TEMPO.CO, Jakarta - Kepala Kepolisian RI Jenderal Tito Karnavian mengatakan tidak mengetahui keputusan Direktorat Tindak Pidana Umum Badan Reserse Kriminal Polri memulai penyidikan terhadap dua pemimpin dan penyidik Komisi Pemberantasan Korupsi (KPK) dalam kasus pemalsuan dokumen serta penyalahgunaan wewenang. “Saya sebagai Kapolri tidak tahu adanya SPDP (surat pemberitahuan dimulainya penyidikan) tersebut,” ujar Tito melalui pesan pendek kepada Tempo, Rabu, 8 November 2017.
Dia mengatakan akan memanggil Kepala Bareskrim, Komisaris Jenderal Ari Dono, untuk meminta penjelasan ihwal kasus yang dilaporkan kuasa hukum Ketua Dewan Perwakilan Rakyat (DPR) Setya Novanto, Sandy Kurniawan, pada 9 Oktober lalu tersebut.
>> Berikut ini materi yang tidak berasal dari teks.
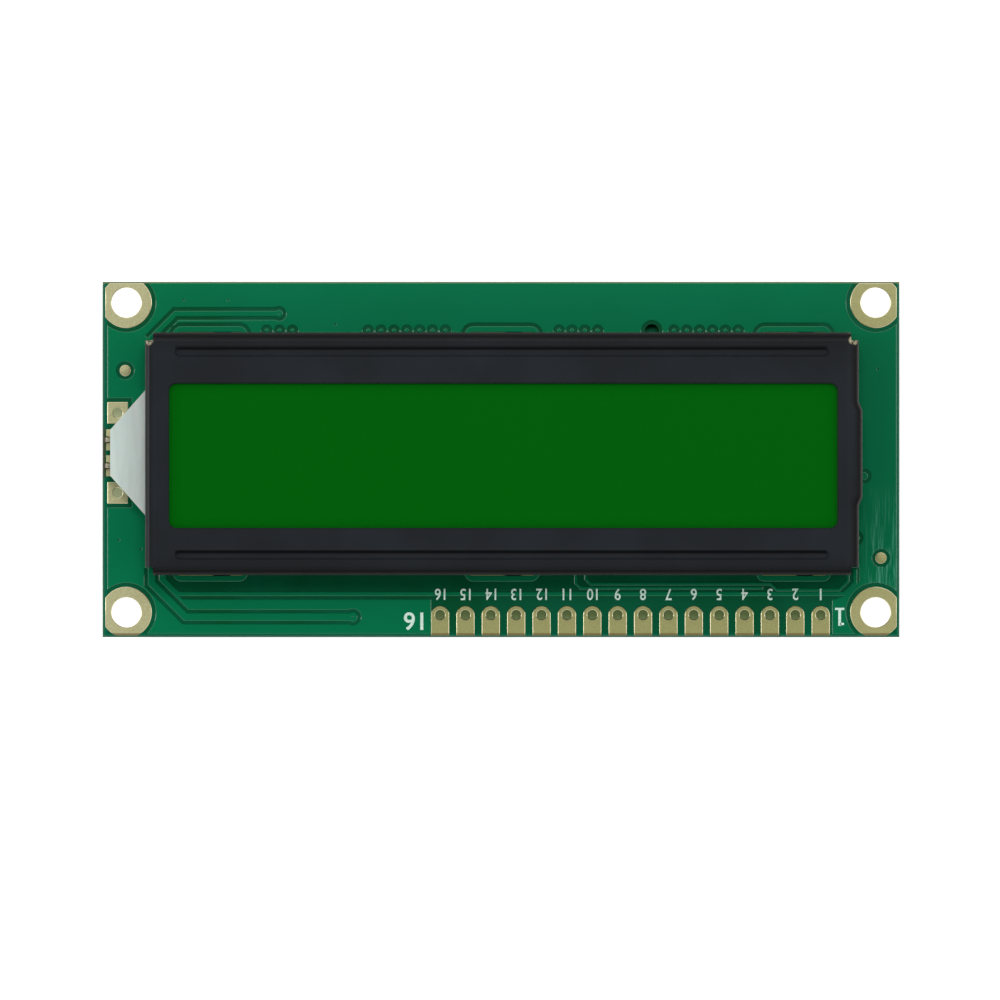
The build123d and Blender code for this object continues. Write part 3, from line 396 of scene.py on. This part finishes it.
def bezel_paint(settings):
    """Black satin stoving paint on folded sheet steel: a fine orange peel, painted shade down the folds,
    along the long edges and at each groove's upper wall, a painted highlight along the left fold, rubbed
    smoother at the two ends, and bare steel where the upper corners were cut."""
    material, tree, shader = new_material("black_satin_stoving_paint", Specular_IOR_Level=0.1,
                                          Coat_Weight=0.02, Coat_Roughness=0.2)
    spot = node(tree, "TexCoord", out="Object")
    x = node(tree, "SeparateXYZ", (spot,))
    cloud = node(tree, "TexNoise", {"Vector": spot, "Scale": 1 / (7 * MM), "Detail": 3.0})
    cloud = node(tree, "MapRange", (cloud, 0.3, 0.7))
    paint = node(tree, "Mix", {0: cloud, 6: linear(settings.paint), 7: linear("1D2126")}, out=2,
                 data_type="RGBA")
    level = node(tree, "SeparateXYZ", (spot.node.outputs["Normal"],), out="Z")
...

Perihal status Ketua KPK Agus Rahardjo dan Wakil Ketua KPK Saut Situmorang, Tito Karnavian menyebutkan keduanya masih menjadi terlapor. “Di SPDP tersebut, Saut Situmorang dan Agus Rahardjo disebut sebagai terlapor, bukan tersangka,” kata dia.
Baca juga: Polri Benarkan Keluarkan SPDP untuk Agus Rahardjo dan Saut KPK
Sebelumnya, tim kuasa hukum Setya melaporkan sejumlah pemimpin dan penyidik KPK ke Polri. Mereka menuduh para terlapor telah membuat dan menggunakan surat palsu, juga menyalahgunakan kewenangan.
Kemarin, tim yang sama mengedarkan SPDP untuk para pemimpin dan penyidik KPK. Surat tersebut ditandatangani Direktur Tindak Pidana Umum Bareskrim Polri, Brigadir Jenderal Herry Rudolf Nahak, pada 7 November lalu. Di sana tercantum nama Agus Rahardjo dan Saut Situmorang sebagai terlapor. Pasal yang dikenakan terhadap mereka adalah Pasal 263 juncto Pasal 55 ayat 1 ke-1 serta Pasal 421 Kitab Undang-Undang Hukum Pidana tentang pemalsuan dokumen dan penyalahgunaan wewenang.
Herry Rudolf Nahak enggan berkomentar mengenai SPDP yang ia tandatangani itu. “Tanyakan saja dulu ke humas Polri,” katanya. Namun hingga kemarin juru bicara Polri, Inspektur Jenderal Setyo Wasisto, belum bersedia memberikan pernyataan.
Infografis: Hasil Tangkapan KPK Didominasi Koruptor Pilihan Rakyat
Ketua tim pengacara Setya, Fredrich Yunadi, mengatakan berkas yang menjadi barang bukti dan rujukan laporan mereka adalah surat permintaan pencekalan ke Direktorat Jenderal Imigrasi Kementerian Hukum dan Hak Asasi Manusia, surat perintah penyidikan, serta berkas perkara kasus kartu tanda penduduk berbasis elektronik (e-KTP) terhadap kliennya. Dia mengklaim semua surat tersebut tak sah dan diduga berasal dari keputusan yang melanggar kewenangan. “Selain dua pemimpin, ada 24 penyidik, termasuk Direktur Penyidikan KPK Aris Budiman,” kata Fredrich.
Juru bicara KPK, Febri Diansyah, mengatakan KPK sudah biasa mengalami serangan dalam proses penuntasan kasus korupsi. Dia menegaskan, pemidanaan pemimpin dan penyidik KPK tidak akan menghentikan proses hukum Setya. “Penyidikan baru kasus e-KTP masih berjalan,” ujarnya.
Febri mengingatkan Polri di bawah pimpinan Tito Karnavian agar mematuhi Pasal 25 Undang-Undang Pemberantasan Korupsi yang menyatakan bahwa penyidikan, penuntutan, dan pemeriksaan di sidang pengadilan dalam perkara tindak pidana korupsi harus didahulukan dari perkara lain atau pidana umum.